As a scholar of women’s crime, I was most taken by the detailed descriptions in Zabin’s chapter on the underground, extralegal, and (in her terms) “informal” economies run predominantly by poor white women and black men. The market in used and often stolen goods threatened elites for two distinct reasons: the informal economy undermined the value and “status implications” of luxury goods, and it encouraged interracial economic partnerships between black men and white women (8). While married middle- and upper-class white women were encouraged in their financial transactions, poor women were ridiculed and frequently charged, convicted, and imprisoned.
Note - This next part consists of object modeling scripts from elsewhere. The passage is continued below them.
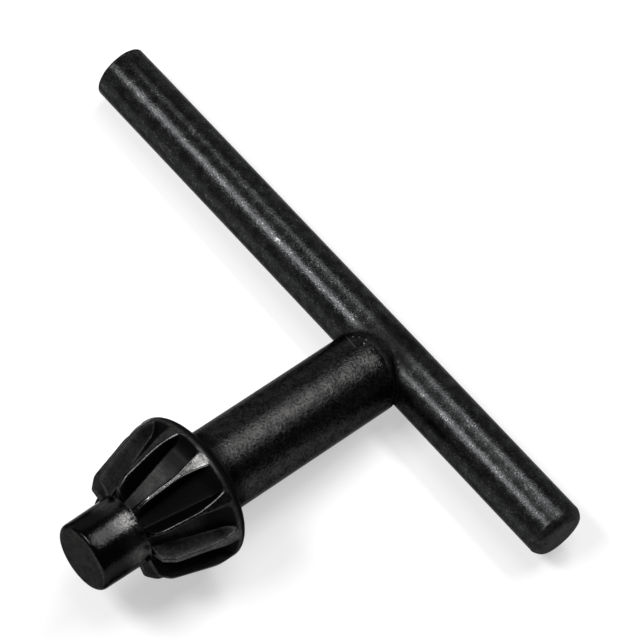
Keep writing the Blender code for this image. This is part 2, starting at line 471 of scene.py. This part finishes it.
def seatPath(angle):
    # (distance, radius) down the shoulder, round the fillet and under the bar's skin
    meet = meetingPlace(angle)
    corner = (meet, shoulderRadius(meet, angle))
    circle = seat["raggedCircle"]
    ragged = roughly((circle * math.cos(angle), circle * math.sin(angle), 0.0), seat["raggedSize"], 3.0)
    onTop = seat["filletOnTop"] * math.cos(angle)**2 * (1 - max(0.0, math.sin(angle)))
    fillet = (seat["fillet"] + onTop) * (1 + seat["ragged"] * ragged)
    start = (meet + fillet, shoulderRadius(meet + fillet, angle))
    along = (-math.cos(angle)**2 * corner[1], corner[0])
    length = math.hypot(*along)
    skirt = []
    for past, above in seat["skirt"]:
        further = (fillet + past) / length
        onSkin = (corner[0] + further * along[0], corner[1] + further * along[1])
        skirt.append(ontoBar(onSkin, angle, above))
    path = []
    for step in range(seat["shoulderRings"]):
        distance = seat["start"] + (start[0] - seat["start"]) * step / (seat["shoulderRings"] - 1)
        path.append((distance, shoulderRadius(distance, angle)))
    for step in range(1, seat["filletRings"] + 1):
        path.append(bend(start, corner, skirt[0], step / seat["filletRings"]))
    return path + skirt[1:] + [seat["hidden"]]


def seatRoughness(distance, radius, angle):
    # what the weld adds to the stem's radius, and the wear of it
    degrees = math.degrees(angle)
    near = asShare(seat["lumpsStart"] - distance)
    place = (radius * math.sin(angle), distance, radius * math.cos(angle))
    lump = roughly(place, seat["lumpSize"], 1.0)
    lump += seat["fineLumps"] * roughly(place, seat["fineLumpSize"], 2.0)
    rise = near * seat["lumps"] * lump
    clear = asShare((seat["flashReach"] - abs(degrees - seat["flashClear"])) / seat["flashFade"])
    clear = seat["flashFaint"] + (1 - seat["flashFaint"]) * clear
    wave = max(0.0, math.cos(2 * angle + math.radians(seat["flashTurn"])))
    flashLine = seat["flashPlace"] + seat["flashWave"] * wave
    line = math.exp(-((distance - flashLine) / seat["flashWidth"])**2)
    line *= clear * (seat["flashLevel"] + seat["flashLumps"] * roughly(place, seat["flashLumpSize"], 4.0))
    rise += seat["flashHeight"] * line
    wear = seat["wear"] * line
    for speckAngle, speckDistance, size in seat["specks"]:
        across = math.radians(degrees - speckAngle) * radius
        speck = math.exp(-(across**2 + (distance - speckDistance)**2) / size**2)
        rise += seat["speckHeight"] * size * speck
        wear += seat["wear"] * speck
    return rise, wear


def pinionRings():
    # (kind, place, radius) of each ring the blank is turned with, from the pilot's end to the bar
    p = pinion
    rings = []
    for turn in [0.0] + stretch(0.0, math.pi / 2, 6):
        rings.append(("round", keyPlace["pilotEnd"] - p["pilotRound"] * (1 - math.cos(turn)),
                      p["pilotRadius"] - p["pilotRound"] * (1 - math.sin(turn))))
    for distance in p["pilotRings"]:
        rings.append(("round", distance, p["pilotRadius"] + p["taper"] * (p["taperStart"] - distance)))
    front = p["frontFace"]
    rings.append(("round", front, p["pilotRadius"] + p["pilotRoot"]))
    toothed = [front - behind for behind in p["frontRings"]]
    for end, count in p["toothedRings"] + [(p["crownBack"], p["crownRings"])]:
        toothed += stretch(toothed[-1], end, count)
    rings += [("toothed", distance, blankRadius(distance)) for distance in toothed]
    for step in range(1, p["backRings"] + 1):       # the rounded back
        turn = math.radians(p["backTurn"] * step)
        rings.append(("crown", p["crownBack"] - (p["crownBack"] - p["back"]) * math.sin(turn),
                      p["stemRadius"] + (p["crownRadius"] - p["stemRadius"]) * math.cos(turn)))
    last = rings[-1][1:]
    neck = (p["neckEnd"], p["stemRadius"] + p["neckRise"])
    for share in stretch(0.0, 1.0, p["neckRings"]):     # and its fillet onto the stem
        rings.append(("crown", *bend(last, p["neckCorner"], neck, share)))
    for distance in stretch(neck[0], p["neckStart"], p["neckRings"]):
        thick = (distance - p["neckStart"]) / (neck[0] - p["neckStart"])
        rings.append(("round", distance, p["stemRadius"] + p["neckRise"] * thick**2))
    for distance in stretch(p["neckStart"], p["stemRingsEnd"], p["stemRings"]):
        rings.append(("round", distance, p["stemRadius"]))
    for step in range(seat["shoulderRings"] + seat["filletRings"] + hiddenRings):
        rings.append(("seat", seat["start"] - seat["blankStep"] * step, seat["blankRadius"]))
    return rings


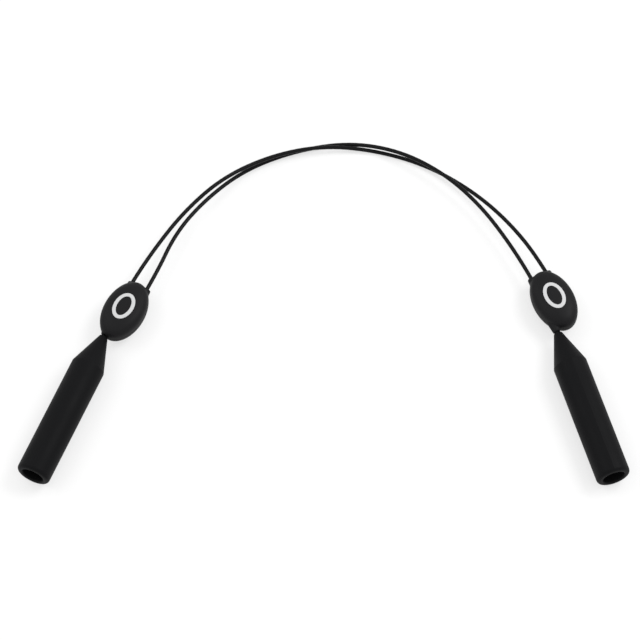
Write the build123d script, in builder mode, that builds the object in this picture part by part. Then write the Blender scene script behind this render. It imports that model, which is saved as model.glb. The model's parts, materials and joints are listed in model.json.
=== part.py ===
from build123d import *
import math
import os

# Adjustable cable eyeglass retainer, lying flat. Two coated steel cables run between two
# oval sliders. Each cable is held by a temple grip at one end, runs freely through the slider
# next to that grip, and is crimped into the slider at the far side. Millimetres, +Z up, the
# origin on the table under the middle of the grips and sliders.

# ---- Driving dimensions ------------------------------------------------------------------
axis_height = 5.0         # all bores lie at the height of a grip's axis
cable_radius = 0.6        # nylon-coated wire rope, 1.2 mm overall
bend_radius = 150.0       # the cables' bend along each slider's 40 mm of travel

grip_radius = 5.0
grip_length = 48.3
cone_length = 10.8
tip_radius = 1.25
mouth_radius = 3.2        # bore for the temple tip
mouth_depth = 34.0
mouth_rounding = 1.1
bore_edge = 0.4
seat_radius = 2.2         # pocket behind the bore that holds the washer and the crimp
seat_start = 5.7          # the pocket's floor, from the grip's tip
cable_hole_radius = 0.75

washer_radius = 2.1
washer_thickness = 0.6
crimp_bore_radius = 0.66
grip_crimp_radius = 1.1
grip_crimp_length = 5.0
fit_gap = 0.05

slider_half_length = 9.8
slider_half_width = 6.1
slider_half_height = 3.8
slider_rounding = 2.9
socket_offset = 2.5       # the crimped cable, to the right of the slider's middle line
port_radius = 1.2         # low collar round each cable where it leaves the slider
port_start = 6.0
arc_port_end = 9.3
grip_port_end = 9.6
hollow_overrun = 1.3      # the hollows run past the collars by this factor
channel_radius = 0.85
liner_radius = 1.3
liner_length = 7.0
slider_crimp_radius = 1.2
slider_crimp_length = 6.0
slider_crimp_middle = -1.0
cable_end_in_slider = -2.2
dowel_radius = 0.6
dowel_length = 1.3
dowel_place = 6.2
dowel_end_gap = 0.2

# Each side: the point where the cable leaves the grip, the bend's tangent there, the grip's
# own direction, which way the cable bends (1 is to the left), and the slider's middle and
# direction. Directions are in degrees from +X towards +Y.
sides = {
    "left": {"tip": (-63.9, 11.7), "tangent": 69.8, "lean": 66.8, "turn": -1,
             "middle": (-58.1, 20.0), "axis": 62.8},
    "right": {"tip": (68.2, 12.8), "tangent": 108.3, "lean": 107.5, "turn": 1,
              "middle": (67.3, 23.5), "axis": 115.1},
}

# The routes, each from the crimp in its own grip to the crimp in the far slider. They lie
# level along the slider's travel, come down to the table in the middle and cross twice.
left_cable_route = [
    (-68.2, 1.6, 5.0), (-63.9, 11.7, 5.0), (-57.8, 26.5, 5.0), (-50.0, 40.5, 5.0),
    (-41.0, 53.7, 5.0), (-29.8, 65.0, 5.0), (-15.5, 73.5, 3.2), (0.0, 77.3, 2.5),
    (16.0, 76.6, 0.7), (31.0, 71.5, 0.7), (44.0, 62.0, 2.6), (54.5, 50.5, 4.6),
    (63.6, 37.2, 5.0), (70.5, 22.6, 5.0),
]
right_cable_route = [
    (71.5, 2.3, 5.0), (68.2, 12.8, 5.0), (62.6, 27.8, 5.0), (55.3, 42.0, 5.0),
    (46.6, 55.4, 5.0), (35.8, 66.5, 5.0), (22.5, 75.0, 3.6), (7.5, 79.4, 0.7),
    (-8.5, 76.5, 0.7), (-23.5, 70.0, 0.7), (-35.0, 59.0, 2.4), (-43.7, 46.4, 4.4),
    (-49.5, 31.3, 5.0), (-56.9, 16.9, 5.0),
]

os.makedirs("parts", exist_ok=True)


def direction(degrees):
    return Vector(math.cos(math.radians(degrees)), math.sin(math.radians(degrees)), 0)


def save(part, name):
    part.label = name
    export_step(part, f"parts/{name}.step")


# ---- Where each side's pieces stand ------------------------------------------------------
def bend_centre(side):
    """The centre of the bend that the side's slider runs along."""
    tip = Vector(*side["tip"], axis_height)
    return tip + direction(side["tangent"] + 90 * side["turn"]) * bend_radius


def slider_plane(side):
    """The slider's middle, X towards the arc, Y towards the running cable's bore."""
    middle = Vector(*side["middle"], axis_height)
    return Plane(middle, x_dir=direction(side["axis"]), z_dir=(0, 0, 1))


def bore_offset(side, along):
    """How far left of the slider's middle line its running bore lies, at a place along it."""
    centre = slider_plane(side).to_local_coords(bend_centre(side))
    return centre.Y - side["turn"] * math.sqrt(bend_radius**2 - (along - centre.X) ** 2)


def bore_plane(side):
    """The middle of the slider's running bore, with Z along the bore."""
    place = slider_plane(side)
    origin = place.from_local_coords((0, bore_offset(side, 0), 0))
    outwards = (origin - bend_centre(side)).normalized()
    return Plane(origin, x_dir=outwards, z_dir=outwards.cross(Vector(0, 0, -side["turn"])))


def grip_plane(side):
    """The grip's tip, with Z along the grip towards its open mouth."""
    tip = Vector(*side["tip"], axis_height)
    return Plane(tip, x_dir=(0, 0, 1), z_dir=direction(side["lean"]) * -1)


# ---- Cables ------------------------------------------------------------------------------
def make_cable(name, route):
    points = [Vector(*point) for point in route]
    runs = [points[i + 1] - points[i] for i in range(len(points) - 1)]
    radii = []
    for before, after in zip(runs, runs[1:]):
        half_turn = math.radians(before.get_angle(after)) / 2
        radii.append(0.45 * min(before.length, after.length) / math.tan(half_turn))
    with BuildPart() as cable:
        with BuildLine() as path:
            FilletPolyline(*points, radius=radii)
        with BuildSketch(Plane(points[0], z_dir=runs[0])):
            Circle(cable_radius)
        sweep(path=path.wire())
    length = path.wire().length
    print(name, "length", round(length, 1), "radii", [round(r) for r in radii],
          "runs", [round(run.length, 1) for run in runs],
          "volume ratio", round(cable.part.volume / (length * math.pi * cable_radius**2), 4))
    save(cable.part, name)


make_cable("left_cable", left_cable_route)
make_cable("right_cable", right_cable_route)


# ---- Temple grips ------------------------------------------------------------------------
def make_grip(name, place):
    """A moulded silicone sleeve, turned about its axis, with a stepped bore from the mouth."""
    seat_end = grip_length - mouth_depth
    with BuildPart() as grip:
        with BuildSketch(Plane(place.origin, x_dir=place.x_dir, z_dir=place.y_dir * -1)):
            with BuildLine():
                Polyline(
                    (cable_hole_radius, 0),
                    (tip_radius, 0),
                    (grip_radius, cone_length),
                    (grip_radius, grip_length),
                    (mouth_radius, grip_length),
                    (mouth_radius, seat_end),
                    (seat_radius, seat_end),
                    (seat_radius, seat_start),
                    (cable_hole_radius, seat_start),
                    close=True,
                )
            make_face()
        revolve(axis=Axis(place.origin, place.z_dir))
        mouth_edges = grip.edges().filter_by(GeomType.CIRCLE).group_by(
            lambda edge: round((edge.arc_center - place.origin).dot(place.z_dir), 3))[-1]
        outer = mouth_edges.sort_by(SortBy.RADIUS)[-1]
        inner = mouth_edges.sort_by(SortBy.RADIUS)[0]
        fillet(outer, radius=mouth_rounding)
        chamfer(inner, length=bore_edge)
    save(grip.part, name)


def make_ring(name, place, start, length, outer, inner):
    """A plain tube or washer on the place's Z axis."""
    with BuildPart() as ring:
        with BuildSketch(place.offset(start)):
            Circle(outer)
            Circle(inner, mode=Mode.SUBTRACT)
        extrude(amount=length)
    save(ring.part, name)


for name, side in sides.items():
    place = grip_plane(side)
    make_grip(f"{name}_grip", place)
    washer_start = seat_start + fit_gap
    make_ring(f"{name}_grip_washer", place, washer_start, washer_thickness,
              washer_radius, cable_hole_radius)
    make_ring(f"{name}_grip_crimp", place, washer_start + washer_thickness,
              grip_crimp_length, grip_crimp_radius, crimp_bore_radius)


# ---- Sliders -----------------------------------------------------------------------------
def make_hollows(side, place):
    """Everything cut out of a slider: the running channel and the crimped cable's socket."""
    bore = bore_plane(side)
    channel_arc = math.degrees(hollow_overrun * arc_port_end / bend_radius)
    with BuildPart() as hollows:
        for turn_axis in ((0, 0, 1), (0, 0, -1)):
            with BuildSketch(bore):
                Circle(channel_radius)
            revolve(axis=Axis(bend_centre(side), turn_axis), revolution_arc=channel_arc)
        with BuildSketch(bore.offset(-liner_length / 2 - fit_gap)):
            Circle(liner_radius + fit_gap)
        extrude(amount=liner_length + 2 * fit_gap)
        across = Plane(place.origin, x_dir=place.y_dir, z_dir=place.x_dir)
        with BuildSketch(across.offset(cable_end_in_slider)):
            with Locations((-socket_offset, 0)):
                Circle(cable_hole_radius)
        extrude(amount=hollow_overrun * arc_port_end - cable_end_in_slider)
        crimp_start = slider_crimp_middle - slider_crimp_length / 2
        with BuildSketch(across.offset(crimp_start - fit_gap)):
            with Locations((-socket_offset, 0)):
                Circle(slider_crimp_radius + fit_gap)
        extrude(amount=slider_crimp_length + 2 * fit_gap)
    return hollows.part


def make_shell(name, side, place, hollows, upwards):
    """One half of the oval slider, parted at the height of its bores."""
    dowels = [(dowel_place, 0), (-dowel_place, 0)]
    with BuildPart() as shell:
        with BuildSketch(place):
            Ellipse(slider_half_length, slider_half_width)
        extrude(amount=upwards * slider_half_height)
        rim = shell.faces().sort_by(Axis.Z)[-1 if upwards > 0 else 0].edges()
        fillet(rim, radius=slider_rounding)
        across = Plane(place.origin, x_dir=place.y_dir, z_dir=place.x_dir)
        ports = [
            (bore_offset(side, arc_port_end), 1, arc_port_end),
            (-socket_offset, 1, arc_port_end),
            (bore_offset(side, -grip_port_end), -1, grip_port_end),
        ]
        for offset, end, reach in ports:
            with BuildSketch(across.offset(end * port_start)):
                with Locations((offset, 0)):
                    Circle(port_radius)
            extrude(amount=end * (reach - port_start))
        split(bisect_by=place, keep=Keep.TOP if upwards > 0 else Keep.BOTTOM)
        add(hollows, mode=Mode.SUBTRACT)
        with BuildSketch(place):
            with Locations(*dowels):
                Circle(dowel_radius if upwards < 0 else dowel_radius + fit_gap)
        if upwards < 0:
            extrude(amount=dowel_length)
        else:
            extrude(amount=dowel_length + dowel_end_gap, mode=Mode.SUBTRACT)
    save(shell.part, name)


for name, side in sides.items():
    place = slider_plane(side)
    hollows = make_hollows(side, place)
    make_shell(f"{name}_slider_top", side, place, hollows, 1)
    make_shell(f"{name}_slider_base", side, place, hollows, -1)
    across = Plane(place.origin, x_dir=place.y_dir, z_dir=place.x_dir)
    socket = across.shift_origin(place.from_local_coords((0, -socket_offset, 0)))
    make_ring(f"{name}_slider_liner", bore_plane(side), -liner_length / 2, liner_length,
              liner_radius, channel_radius)
    make_ring(f"{name}_slider_crimp", socket, slider_crimp_middle - slider_crimp_length / 2,
              slider_crimp_length, slider_crimp_radius, crimp_bore_radius)
    print(name, "bend centre", bend_centre(side), "bore offsets",
          [round(bore_offset(side, along), 2) for along in (-10, 0, 10)])
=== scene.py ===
import json
import math

import bmesh
import bpy
from mathutils import Matrix, Vector
from mathutils.bvhtree import BVHTree


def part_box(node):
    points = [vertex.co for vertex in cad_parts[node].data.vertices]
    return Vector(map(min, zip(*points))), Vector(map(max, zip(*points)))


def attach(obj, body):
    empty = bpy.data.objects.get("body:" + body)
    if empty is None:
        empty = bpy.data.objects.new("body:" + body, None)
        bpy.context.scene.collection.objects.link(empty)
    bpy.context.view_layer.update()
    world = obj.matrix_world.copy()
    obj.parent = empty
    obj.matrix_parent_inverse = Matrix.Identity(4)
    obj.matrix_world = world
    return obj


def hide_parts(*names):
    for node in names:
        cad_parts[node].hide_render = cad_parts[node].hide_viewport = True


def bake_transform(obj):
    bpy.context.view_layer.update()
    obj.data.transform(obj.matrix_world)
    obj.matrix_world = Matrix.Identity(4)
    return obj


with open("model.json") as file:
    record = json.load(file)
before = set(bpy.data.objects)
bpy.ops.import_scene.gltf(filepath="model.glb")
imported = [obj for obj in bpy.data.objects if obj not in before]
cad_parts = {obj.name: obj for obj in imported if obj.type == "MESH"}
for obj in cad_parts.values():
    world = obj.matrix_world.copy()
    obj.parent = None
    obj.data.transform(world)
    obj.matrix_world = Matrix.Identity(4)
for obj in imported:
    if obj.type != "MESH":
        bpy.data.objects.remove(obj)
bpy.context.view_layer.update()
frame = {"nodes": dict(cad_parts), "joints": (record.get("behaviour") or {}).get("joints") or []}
mm = 0.001

# ---- Camera ------------------------------------------------------------------------------
# The strap lies flat on the table, arc away from the viewer, and is seen from steeply above
# its open side with a long lens.
view_elevation = math.radians(62.9)
view_distance = 1.0
view_target = Vector((-1.0, 19.8, 0)) * mm

camera = bpy.data.objects.new("camera", bpy.data.cameras.new("camera"))
bpy.context.scene.collection.objects.link(camera)
camera.data.sensor_width = 36
camera.data.lens = 191.9
towards_viewer = Vector((0, -math.cos(view_elevation), math.sin(view_elevation)))
camera.location = view_target + towards_viewer * view_distance
camera.rotation_euler = (math.pi / 2 - view_elevation, 0, 0)
bpy.context.scene.camera = camera

# ---- Cables ------------------------------------------------------------------------------
# Two 1.2 mm steel wire ropes under a thin black nylon coat, satin, with the rope's strands
# just showing through. Each is crimped in its own grip, runs through the slider beside that
# grip and is crimped in the far slider. They cross twice on their way over the arc.
cable_diameter = 1.2 * mm
strands = 6
strand_relief = 0.02 * mm
strand_pitch = 12 * mm
coat_colour = (0.005, 0.005, 0.0055)

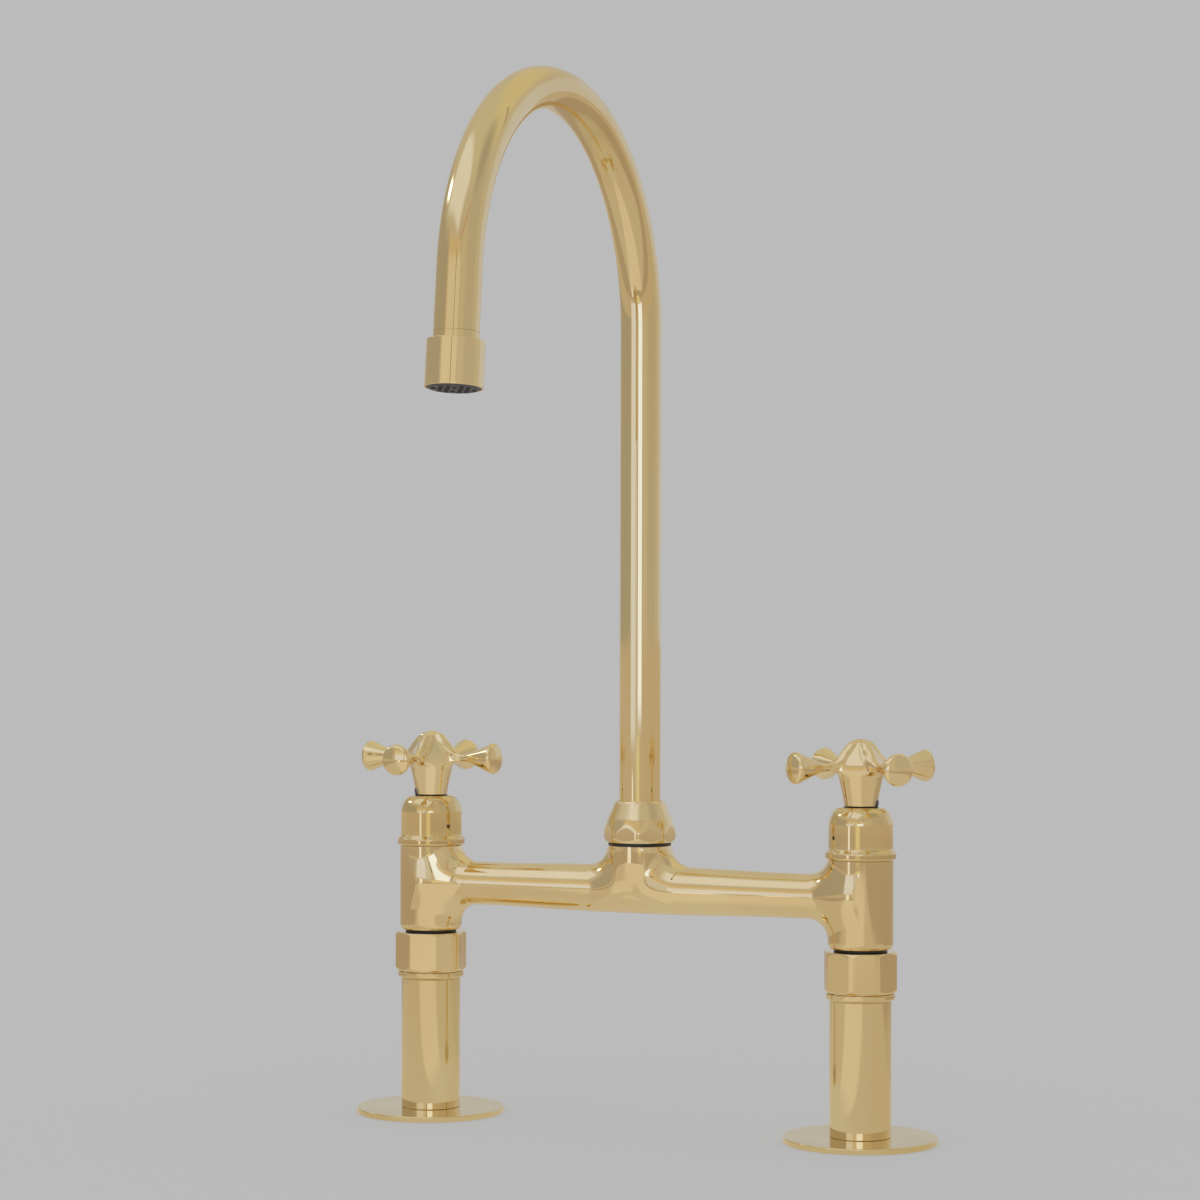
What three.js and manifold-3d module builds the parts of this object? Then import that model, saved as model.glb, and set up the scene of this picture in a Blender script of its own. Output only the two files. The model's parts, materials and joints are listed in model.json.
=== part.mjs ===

Stealing, receiving, or selling stolen goods were the most common crimes women were charged with during the period, and yet participation in this economy was liberating for slaves and poor white women (80). Historians have long argued that petty theft, particularly of cloth and clothing, was motivated by necessity. Zabin notes that there was an overall increase in the value and significance of consumer goods throughout the period, and argues that we should see slaves, servants, and other poor people involved in the informal economy as consumers who were also aware of the increasing value of luxury goods on the market (66).

Social order is dynamic, unstable, and largely defined by economic rather than political forces. This take on imperial New York is refreshing—not only for its disassociation from the (not yet) pending revolution, but also for its skillful weaving of racial and gendered analysis within a larger, compelling narrative. Zabin sums up her argument, “The primacy of commerce in the British Empire, particularly within the context of a diverse and competitive Atlantic world, worked against any stiff adherence to an abstract social order” (158). The author’s writing style and deft turns of phrase make this an excellent choice for the general public and undergraduates. Its substantial archive and careful analysis make it essential for Early Americanists and feminist historians alike.